'Surf rage,' race fuel riots in Australia By MIKE CORDER, Associated Press writer
SYDNEY, Australia -- A Muslim cleric in a gray robe and white skull cap sits down with a youth in a baseball cap and shorts for talks on cooling tensions. Lebanese members of a motorcycle gang and a group of surfers agree both sides need to calm down.
Some unlikely alliances are being formed to try to head off any escalation in the ugly fighting on beaches near Sydney this week that exposed racial divides and tarnished Australians' self-image as a nation of laid-back, sun-kissed beachgoers.

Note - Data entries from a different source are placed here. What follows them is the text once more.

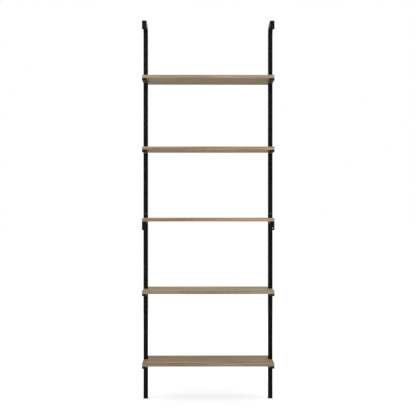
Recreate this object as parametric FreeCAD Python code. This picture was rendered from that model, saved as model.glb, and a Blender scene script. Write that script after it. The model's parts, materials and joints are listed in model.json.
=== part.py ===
import FreeCAD, Part
import math
import os

# Ladder shelf: two bent square-tube posts, fixed to the wall at their tops and at half height,
# carry five boards on arms that reach back to the wall.
# X runs across, Y from the wall (-Y) to the room (+Y), and Z up. The origin is on the floor,
# midway across and midway between the wall and the boards' room edge. Millimetres throughout.

Vector = FreeCAD.Vector

# Overall
overall_width = 640.0         # over the boards' ends and over the posts' outer faces
overall_depth = 300.0         # from the wall to the boards' room edge
post_setback = 150.0          # from the wall to the posts' rear faces

# Boards
board_thickness = 16.0
board_edge_radius = 0.8       # of the trimmed edge strip
first_board_top = 195.0       # above the floor
lower_pitch = 350.5           # from board to board, below the middle board
upper_pitch = 346.0           # from board to board, above the middle board
top_headroom = 262.0          # from the highest board to the top of the bent tubes
notch_clearance = 0.5         # between a board's notch and the post in it

# Post tubes
tube_side = 22.0
tube_wall = 1.5
tube_corner_radius = 2.0
bend_radius = 45.0            # to the tube's centreline

# Shelf arms
arm_height = 10.0
arm_wall = 1.2
arm_corner_radius = 1.5
plug_lip = 2.0                # plastic that shows at an arm's open end
plug_depth = 12.0             # plastic inside the arm
plug_clearance = 0.1

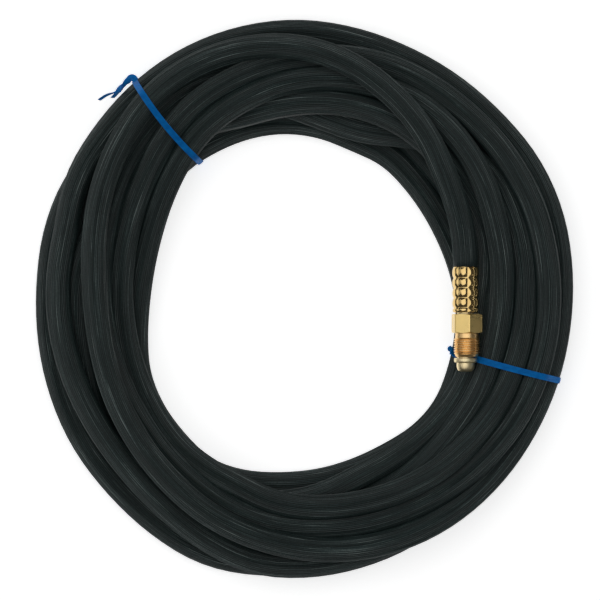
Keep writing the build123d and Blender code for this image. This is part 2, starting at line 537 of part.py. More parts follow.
# ------------------------------------------------------------------- output
os.makedirs("parts", exist_ok=True)
for name, shape in parts.items():
    sol = shape.solids()
    print(name, "solids", len(sol), "valid", all(s.is_valid for s in sol), "volume", round(sum(s.volume for s in sol)))
    out = Compound(children=list(sol)) if len(sol) > 1 else sol[0]
    export_step(out, f"parts/{name}.step")
print("hose route length", round(HOSE_LENGTH), "mm; tail", round(tail_length), "mm")
box = Compound(children=[s for v in parts.values() for s in v.solids()]).bounding_box()
print("bounding box", box.min, box.max)
print("thread starts", thread0, "collar", collar0, "torch collar", c0)
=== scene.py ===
import math

import bmesh
import bpy
import numpy as np
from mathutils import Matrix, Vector


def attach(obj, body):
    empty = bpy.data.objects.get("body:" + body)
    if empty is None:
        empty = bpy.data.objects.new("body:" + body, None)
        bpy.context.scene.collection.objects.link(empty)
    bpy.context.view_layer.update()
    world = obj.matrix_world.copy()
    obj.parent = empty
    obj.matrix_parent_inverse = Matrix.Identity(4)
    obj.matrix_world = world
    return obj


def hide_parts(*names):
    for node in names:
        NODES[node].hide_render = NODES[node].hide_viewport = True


# TIG torch power cable: 7.7 m of ribbed rubber hose in a flat coil, a crimped
# brass fitting with a swivel nut at each end, and two twist ties.
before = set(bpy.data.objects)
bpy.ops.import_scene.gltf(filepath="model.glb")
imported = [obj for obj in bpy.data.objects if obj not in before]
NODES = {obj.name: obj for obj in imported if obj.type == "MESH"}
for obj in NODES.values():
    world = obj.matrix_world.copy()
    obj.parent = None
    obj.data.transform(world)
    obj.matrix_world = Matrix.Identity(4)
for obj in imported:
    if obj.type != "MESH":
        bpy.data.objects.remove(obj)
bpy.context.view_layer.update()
RNG = np.random.default_rng(7)

MM = 0.001
HOSE_R = 7.45
MX, MY, MZ = 97.37, 19.33, 39.10
TX, TY, TZ = 44.44, 107.42, 8.45
T_DIR = math.radians(157.5)
HEX_PHASE = math.radians(18.9)
NUT_SAG = 0.8
WX, WY = -0.83, -1.87

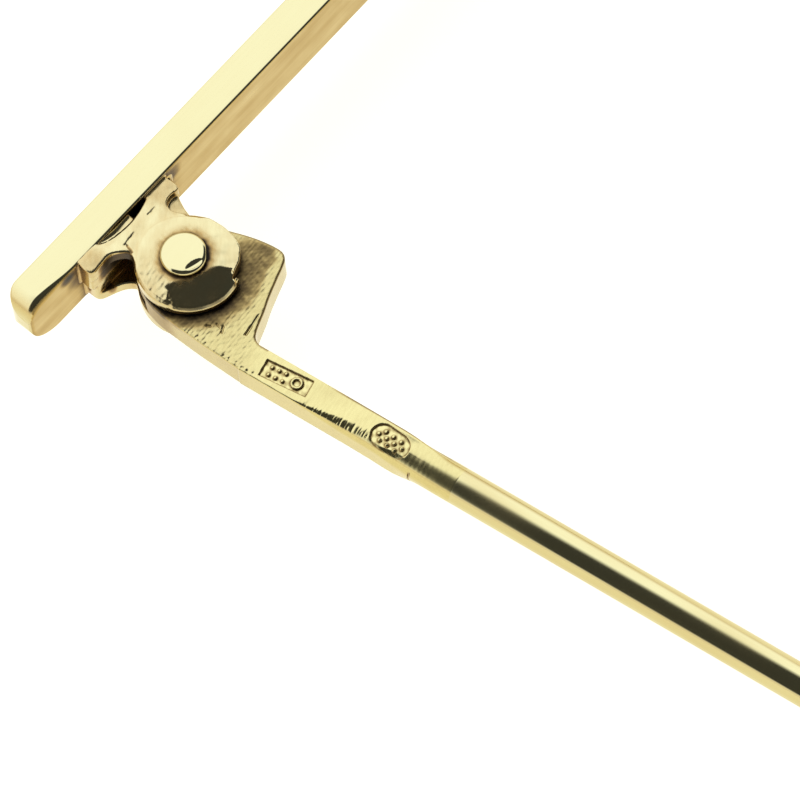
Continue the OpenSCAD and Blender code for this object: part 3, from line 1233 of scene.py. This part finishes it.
@dataclass
class Pin:
    """The pin in one piece: tongue and shoulder, filed and punched shank, round wire, point."""

    length: float = 43.0
    wire_r: float = 0.5
    offset: float = 1.31
    taper: float = 4.0
    point_r: float = 0.1
    half_thick: float = 0.46
    shank_from: float = 2.75
    seam: float = 7.9
    half_height: float = 0.425
    bore_r: float = 0.38
    tongue_r: float = 1.26
    panel_depth: float = 0.06
    groove_r: float = 0.03
    groove_half: float = 0.34
    join: float = 9.1
    # Where the head's own start of the wire ends, inside the drawn wire.
    hidden_end: float = 9.5

    # Lower edge of the tongue from its round back: p, q.
    lower_edge: Rows = (
        (-0.49, -1.2), (-0.25, -1.36), (0.25, -1.5), (1.39, -1.63), (2.09, -1.68), (2.73, -1.72),
        (3.2, -1.735),
    )
    # Shoulder and upper edge of the tongue, back to its round back: p, q.
    shoulder: Rows = (
        (3.2, -0.885), (2.9, -0.89), (2.69, -0.8), (2.57, -0.57), (2.45, -0.06), (2.33, 0.37),
        (2.22, 0.88), (2.14, 1.28), (2.07, 1.47), (1.92, 1.59), (1.64, 1.61), (1.25, 1.57),
        (0.9, 1.5), (0.46, 1.38), (0, 1.26),
    )
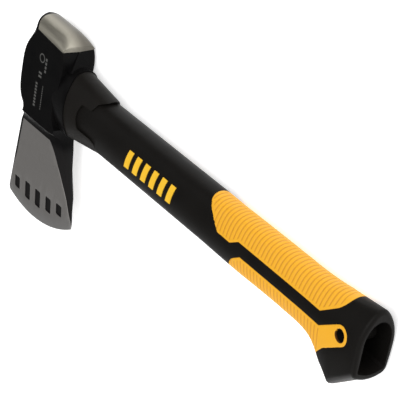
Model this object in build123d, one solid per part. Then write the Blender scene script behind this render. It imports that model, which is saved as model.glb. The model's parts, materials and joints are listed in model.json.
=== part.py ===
from build123d import *
import math
import os

# One-hand camping hatchet, lying on its side.
# Working frame while modelling: X runs from the head to the butt along the handle's axis,
# Y points to the poll, Z is the thickness, with Z = 0 on the tool's mid-plane.
# At the end everything moves so that the origin is the bottom centre of the bounding box.
# Lengths are in millimetres.

# ---- driving dimensions: head ----
CHEEK_HALF = 11.3           # half thickness of the eye block and poll
CHEEK_END_Y = -23.5         # where the flat cheek ends towards the blade
BLADE_TOP_Y = -31.5         # where the ground blade flat starts
BLADE_TOP_HALF = 6.8        # half thickness of the blade there
EDGE_HALF = 0.12            # half thickness left at the cutting edge
EDGE_RADIUS = 85.0          # curvature of the cutting edge
EDGE_CENTRE = (18.0, -9.9)  # centre of that curve
DRAFT_HALF = 12.0           # the forging's sides lean back by the next two lengths at this height
FRONT_DRAFT = 2.5
REAR_DRAFT = 1.1

POLL_BACK_X = 45.4          # end of the poll cap on the butt side
POLL_BASE_Y = 31.1          # where the cheeks turn into the crown
POLL_CROWN = (              # x and height of the crown above its base, from the head side
    (4.0, 9.4),
    (20.0, 9.6),
    (31.0, 9.2),
    (39.0, 7.6),
    (46.0, 2.6),
)
OVER_TOP_Y = 48.0           # safely above the crown
BEARD = (                   # y, where the ground flat ends: x and half thickness, beard: x and half
    (-20.0, 47.4, 13.0, 70.0, 12.5),
    (-27.0, 33.0, 9.0, 46.2, 4.7),
    (-31.5, 36.0, 6.8, 47.8, 4.1),
    (-45.1, 47.1, 5.2, 52.3, 2.6),
    (-54.0, 52.7, 4.0, 55.3, 1.8),
    (-63.5, 57.4, 2.7, 58.6, 1.3),
    (-80.0, 62.5, 0.5, 63.6, 0.3),
    (-97.0, 64.0, 0.3, 70.0, 0.3),
)
BEARD_TOE_X = -20.0         # the falling sides are cut from here, safely past the toe
BEARD_PAST = 1.5            # and run on past the beard by this much
BEARD_THIN_HALF = 0.15      # least half thickness there

EYE_HALF_Y = 17.0           # eye hole, half height and half width
EYE_HALF_Z = 8.0
LIP_X = 55.0                # end plane of the socket lip
LIP_HALF_Y = 23.2
LIP_HALF_Z = 12.9
LIP_ROOT_X = 30.0           # where the socket starts inside the eye block

SLOT_WIDTH = 6.2
SLOT_DEPTH = 0.6
SLOT_CORNER = 1.0
SLOTS = (                   # centre x, centre y, height of the five blind slots
    (0.1, -80.4, 8.5),
    (13.1, -80.0, 12.0),
    (25.4, -79.4, 12.0),
    (37.9, -77.5, 10.5),
    (50.1, -74.8, 8.0),
)

# ---- driving dimensions: handle ----
GRIP_HALF = 11.3            # half thickness of the handle
BUTT_X = 339.0              # end plane of the butt
CORE_HALF_Y = 12.6          # fibre core, half height and half width
CORE_HALF_Z = 6.6
CORE_WALL = 2.4
CORE_END_X = 298.0
EYE_START_X = 5.0           # where the potted eye starts, behind the cap
EYE_FRONT_X = -2.0          # safely in front of the eye's open end
CAP_THICKNESS = 2.6
SPIGOT_LENGTH = 8.0         # how far the cap reaches into the core
PLUG_LENGTH = 12.0

INLAY_DEPTH = 1.6           # thickness of the soft inlays
LANYARD_X = 323.5
LANYARD_RADIUS = 3.7
LANYARD_WALL = 1.2          # wall round the hole where it crosses the hollow butt
TAB_RADIUS = 6.1            # rounded end of the inlay around the lanyard hole
TAB_ANGLE = 33.5            # lean of the tab's edges

POCKET_HALF = 9.1           # mouth of the hollow butt
POCKET_BOTTOM_Y = -15.2
POCKET_SAG = 1.6            # how far the bottom bows down in the middle
POCKET_SIDE_Y = 2.0         # where the straight sides turn into the arch
POCKET_TOP_Y = 14.6
POCKET_DEPTH = 33.0
POCKET_CORNER = 2.0
POCKET_NARROWING = 0.84     # size of the pocket's floor, as a share of its mouth
RIM_ROUND = 2.4

COLLAR_END_X = 89.5
BADGE_START_X = 121.0
BADGE_BARS = 6
BADGE_PITCH = 8.6
BADGE_BAR_WIDTH = 4.6
BADGE_HALF_Y = 6.0
BADGE_SLANT = 3.4
BADGE_PROUD = 0.35

FAR = 60.0                  # longer than any half size of the section
END_ROUND = 0.75             # end radius of a plain oval, as a share of its half thickness

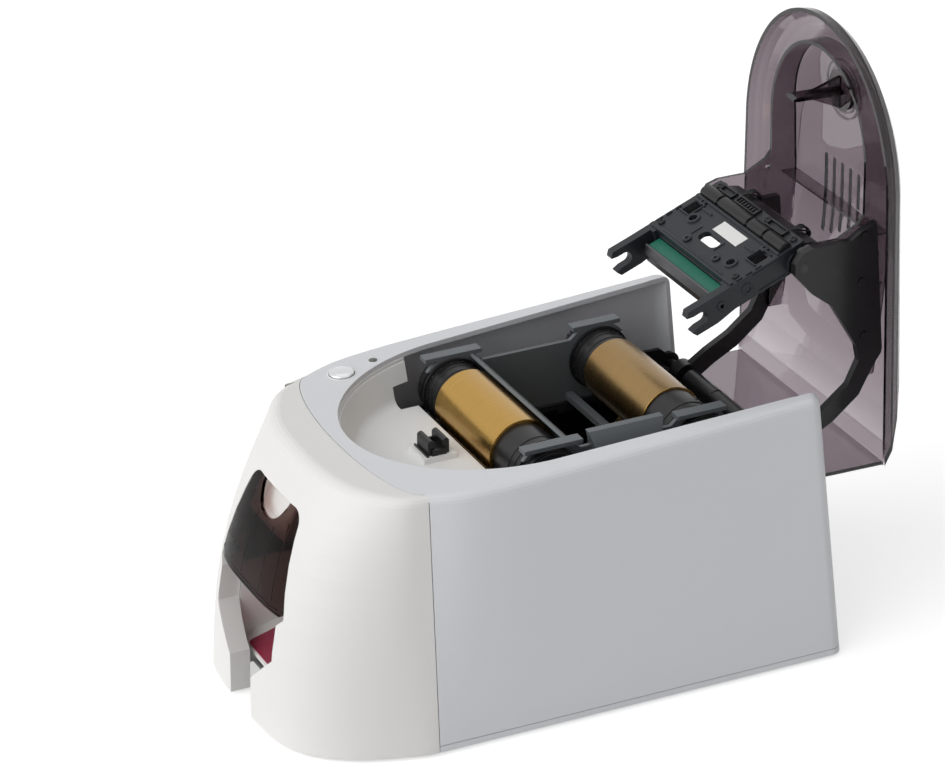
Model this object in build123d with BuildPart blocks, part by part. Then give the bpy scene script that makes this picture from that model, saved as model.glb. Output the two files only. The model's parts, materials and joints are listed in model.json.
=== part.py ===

The clashes, some of the worst ethnic violence in Australia in decades, are more racially motivated than religious. Only about 300,000 Muslims live among Australia's 20 million people, and many here with Middle Eastern ancestry are Christian. The country's history also has been tainted by abuse of dark-skinned Aborigines.
While deep-rooted antagonism between some whites and those of Arab descent was the driving force behind the unrest, the flashpoint was a turf war between surfers and weekend visitors to a shore that the surfers regard as theirs alone, analysts say.
Tensions have risen in recent weeks along with summer temperatures, drawing more casual visitors to beaches frequented mostly by locals and die-hard surfers in the off season.
On Dec. 4, a group of youths of Arabic appearance beat two lifeguards on the beach in the blue-collar suburb of Cronulla after an argument during which both sides hurled insults.
A week later, hundreds of whites flooded the area to "reclaim" the beach. After hours of drinking beer and shouting slogans Sunday, some whites starting beating up people they felt looked Middle Eastern, setting off a riot that police quelled with clubs, dogs and pepper spray.
More clashes followed Monday, including bands of Arab-appearing youths rampaging through suburbs breaking windows in stores, houses and cars. Nearly 40 people were injured and 27 arrested over both days.
The riots exposed the dark underbelly of Sydney's outwardly easygoing surf scene, said Paul Wilson, a criminologist and forensic psychologist at Bond University.
Some Australians criticize the country's Middle Eastern communities, saying they don't do enough to assimilate into society. But most people seem intent on calming tensions.
Lebanese religious leaders met Tuesday at a Cronulla surf club with members of the beach fraternity to discuss ways to cool antagonisms.
Also Tuesday, a group of surfers known as the Bra Boys, who hang out at Maroubra beach near Cronulla, met with members of the notorious Comancheros biker gang, which has many Lebanese members.
Bra Boys member Sonny Abberton said the meeting was the start of a dialogue "to try to ease some tension and calm the racial violence that can never be tolerated in Australia."
His group held a similar meeting with Muslim leaders yesterday.
Muslim community leaders and surfers in Cronulla also met yesterday in what they billed as "a mission of peace."
There is a broader undercurrent of racial tensions that goes beyond disputes over beach use.
Ethnic communities that have sprung up in the suburbs of many Australian cities have been the target of racial slurs.
Arabs and other Muslims say they have suffered increasing resentment since the Sept. 11, 2001, terror attacks on the United States, a close Australian ally.
That anger deepened when Islamic extremists in Indonesia used bombs to kill 202 people, including 88 Australians, on the resort island of Bali in 2002 and to attack the Australian Embassy in Jakarta two years later. Six of the Bali victims lived in Cronulla.
Paul White, an expert in Middle Eastern culture at the University of Western Sydney, said there has been a corresponding rise in anger among youths with Middle Eastern ancestry.
"These young people have this sense of wanting to be respected, wanting to be treated as equals," he said.
This story appeared on Page A16 of The Standard-Times on December 15, 2005.